How exactly? It starts with asking questions, opening up dialogue with coaches in meeting rooms and injecting his own experiences with suggestions and tweaks.
Thomas has 110 games under his belt and a wealth of snaps, scars and scores in between. Anytime he can be of service – handing out pointers (recall the tidbits Thompson received helping his routes), remembering an opponent's tendencies – turns into invaluable intel.
"You watch the way he handles himself in the meeting room, he asks great questions," McVay said. "He's able to draw on a lot of the experiences that he's had in New Orleans and even offer some good feedback to us as coaches."

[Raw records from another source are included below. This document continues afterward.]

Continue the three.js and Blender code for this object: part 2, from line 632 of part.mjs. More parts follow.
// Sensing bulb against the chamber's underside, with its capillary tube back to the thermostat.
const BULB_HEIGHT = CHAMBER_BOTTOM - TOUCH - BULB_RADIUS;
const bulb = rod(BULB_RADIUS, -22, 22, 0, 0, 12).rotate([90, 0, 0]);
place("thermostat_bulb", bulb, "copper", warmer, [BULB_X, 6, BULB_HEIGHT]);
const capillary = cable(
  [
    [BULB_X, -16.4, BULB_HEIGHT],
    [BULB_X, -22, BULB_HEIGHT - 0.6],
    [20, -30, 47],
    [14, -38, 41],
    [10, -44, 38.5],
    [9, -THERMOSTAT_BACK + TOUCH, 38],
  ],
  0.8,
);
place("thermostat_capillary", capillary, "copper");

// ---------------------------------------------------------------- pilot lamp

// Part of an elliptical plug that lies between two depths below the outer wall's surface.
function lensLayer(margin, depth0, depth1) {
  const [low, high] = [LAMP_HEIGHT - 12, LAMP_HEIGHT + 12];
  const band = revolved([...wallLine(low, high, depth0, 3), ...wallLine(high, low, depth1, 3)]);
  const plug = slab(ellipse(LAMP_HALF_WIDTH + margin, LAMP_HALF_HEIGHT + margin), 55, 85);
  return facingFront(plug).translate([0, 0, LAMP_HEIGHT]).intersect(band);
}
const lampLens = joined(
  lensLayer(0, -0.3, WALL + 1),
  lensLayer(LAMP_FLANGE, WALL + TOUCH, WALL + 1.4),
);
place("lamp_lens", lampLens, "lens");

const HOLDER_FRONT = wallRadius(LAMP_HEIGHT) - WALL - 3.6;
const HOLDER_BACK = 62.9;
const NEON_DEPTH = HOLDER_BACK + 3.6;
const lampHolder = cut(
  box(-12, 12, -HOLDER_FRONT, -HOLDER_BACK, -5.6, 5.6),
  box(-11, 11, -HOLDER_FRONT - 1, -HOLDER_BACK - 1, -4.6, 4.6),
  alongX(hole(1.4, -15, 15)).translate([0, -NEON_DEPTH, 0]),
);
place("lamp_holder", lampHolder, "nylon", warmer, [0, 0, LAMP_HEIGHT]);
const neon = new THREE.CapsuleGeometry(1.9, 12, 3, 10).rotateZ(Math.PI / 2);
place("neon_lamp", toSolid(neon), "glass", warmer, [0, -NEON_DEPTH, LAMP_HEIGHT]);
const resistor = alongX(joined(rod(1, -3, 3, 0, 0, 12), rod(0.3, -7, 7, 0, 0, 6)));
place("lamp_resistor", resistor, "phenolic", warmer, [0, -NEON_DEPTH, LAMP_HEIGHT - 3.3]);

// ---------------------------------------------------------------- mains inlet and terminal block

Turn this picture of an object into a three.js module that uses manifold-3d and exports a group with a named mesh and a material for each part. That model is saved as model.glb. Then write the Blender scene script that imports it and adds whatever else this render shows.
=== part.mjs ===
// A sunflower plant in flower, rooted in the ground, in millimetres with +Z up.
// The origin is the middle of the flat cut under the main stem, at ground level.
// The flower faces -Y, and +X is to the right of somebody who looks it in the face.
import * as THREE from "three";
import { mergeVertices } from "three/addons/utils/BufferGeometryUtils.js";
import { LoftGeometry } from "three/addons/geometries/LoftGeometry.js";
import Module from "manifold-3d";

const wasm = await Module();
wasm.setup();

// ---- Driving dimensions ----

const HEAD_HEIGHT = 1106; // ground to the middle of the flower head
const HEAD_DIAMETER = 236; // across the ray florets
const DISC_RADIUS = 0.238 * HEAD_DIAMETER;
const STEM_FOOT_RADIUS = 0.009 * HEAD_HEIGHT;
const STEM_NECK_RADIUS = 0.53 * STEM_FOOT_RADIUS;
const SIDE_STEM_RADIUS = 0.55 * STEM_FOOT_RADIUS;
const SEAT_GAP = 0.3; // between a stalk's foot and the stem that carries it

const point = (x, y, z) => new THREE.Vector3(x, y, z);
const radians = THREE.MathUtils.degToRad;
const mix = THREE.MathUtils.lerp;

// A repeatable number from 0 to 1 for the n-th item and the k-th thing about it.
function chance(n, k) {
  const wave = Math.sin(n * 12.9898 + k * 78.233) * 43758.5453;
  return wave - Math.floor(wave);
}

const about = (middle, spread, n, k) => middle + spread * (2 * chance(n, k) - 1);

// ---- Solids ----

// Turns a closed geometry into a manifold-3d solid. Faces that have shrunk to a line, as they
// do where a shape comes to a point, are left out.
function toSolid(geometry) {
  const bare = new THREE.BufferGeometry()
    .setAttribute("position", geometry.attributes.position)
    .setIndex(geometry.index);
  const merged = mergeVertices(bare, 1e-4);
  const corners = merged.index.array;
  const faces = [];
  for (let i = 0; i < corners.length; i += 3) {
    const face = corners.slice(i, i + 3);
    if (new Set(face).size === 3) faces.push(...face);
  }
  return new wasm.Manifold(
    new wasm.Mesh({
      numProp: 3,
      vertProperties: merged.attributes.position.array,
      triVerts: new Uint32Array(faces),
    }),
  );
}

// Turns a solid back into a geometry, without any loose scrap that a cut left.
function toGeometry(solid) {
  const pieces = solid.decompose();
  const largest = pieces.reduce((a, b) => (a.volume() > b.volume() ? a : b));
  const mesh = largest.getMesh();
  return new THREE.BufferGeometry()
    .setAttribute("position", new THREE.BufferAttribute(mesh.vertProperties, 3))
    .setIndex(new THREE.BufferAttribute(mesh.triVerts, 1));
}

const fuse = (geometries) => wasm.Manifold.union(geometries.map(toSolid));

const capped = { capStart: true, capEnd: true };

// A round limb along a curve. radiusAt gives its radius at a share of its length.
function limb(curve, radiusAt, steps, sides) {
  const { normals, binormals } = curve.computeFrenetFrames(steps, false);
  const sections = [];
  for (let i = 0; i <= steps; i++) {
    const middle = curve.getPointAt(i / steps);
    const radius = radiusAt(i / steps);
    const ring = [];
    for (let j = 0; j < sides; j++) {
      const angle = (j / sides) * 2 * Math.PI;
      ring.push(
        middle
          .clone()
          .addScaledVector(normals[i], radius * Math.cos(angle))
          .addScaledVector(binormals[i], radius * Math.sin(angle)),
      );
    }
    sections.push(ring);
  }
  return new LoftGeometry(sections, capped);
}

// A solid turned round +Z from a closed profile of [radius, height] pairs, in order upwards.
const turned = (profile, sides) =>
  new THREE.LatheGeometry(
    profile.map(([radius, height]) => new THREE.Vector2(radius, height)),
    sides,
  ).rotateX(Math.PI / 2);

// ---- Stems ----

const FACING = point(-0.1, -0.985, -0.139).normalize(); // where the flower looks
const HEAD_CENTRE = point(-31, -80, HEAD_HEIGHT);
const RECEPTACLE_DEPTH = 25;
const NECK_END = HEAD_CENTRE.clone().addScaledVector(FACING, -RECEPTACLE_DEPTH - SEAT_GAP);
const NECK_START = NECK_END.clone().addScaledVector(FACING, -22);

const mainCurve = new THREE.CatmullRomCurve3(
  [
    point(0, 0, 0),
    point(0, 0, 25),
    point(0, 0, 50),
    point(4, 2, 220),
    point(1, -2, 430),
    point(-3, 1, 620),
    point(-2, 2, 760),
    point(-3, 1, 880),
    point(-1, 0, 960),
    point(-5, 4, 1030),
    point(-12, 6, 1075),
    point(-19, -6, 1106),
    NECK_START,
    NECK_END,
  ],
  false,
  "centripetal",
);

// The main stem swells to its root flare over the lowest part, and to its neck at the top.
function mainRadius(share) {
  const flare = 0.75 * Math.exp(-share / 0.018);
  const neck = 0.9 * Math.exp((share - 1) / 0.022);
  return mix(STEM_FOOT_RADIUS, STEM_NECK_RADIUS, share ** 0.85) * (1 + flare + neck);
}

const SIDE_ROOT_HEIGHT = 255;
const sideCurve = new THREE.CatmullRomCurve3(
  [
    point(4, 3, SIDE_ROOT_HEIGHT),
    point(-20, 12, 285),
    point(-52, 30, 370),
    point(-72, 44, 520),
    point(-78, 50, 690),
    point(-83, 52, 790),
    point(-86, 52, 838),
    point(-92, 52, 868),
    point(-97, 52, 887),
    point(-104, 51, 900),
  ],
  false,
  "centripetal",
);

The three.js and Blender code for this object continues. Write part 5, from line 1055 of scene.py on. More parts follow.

"We're always having dialogue, like, 'How can we be better? What do you look for in this play? Where are your eyes on the play?'" Jordan said. "So I'm always trying to find ways to make them better, and he's made the room better just by being a pro."
Thomas just wants to get back to the Super Bowl, to chase the memories he acquired in 2009 and to make new ones with his new team, the team that gave him a second chance (technically a third chance), like they've done with so many other veterans that have carved out key roles for the postseason push.
"One day, who would have thought, I was sitting on my couch at the house and now I'm an NFC East Division champion," Thomas said. "God is good. He put me on this team for a reason: to help out, and that's what I'm doing. These guys, they were already on the road, they were already on the up-rise. I'm just another piece to help push it up more."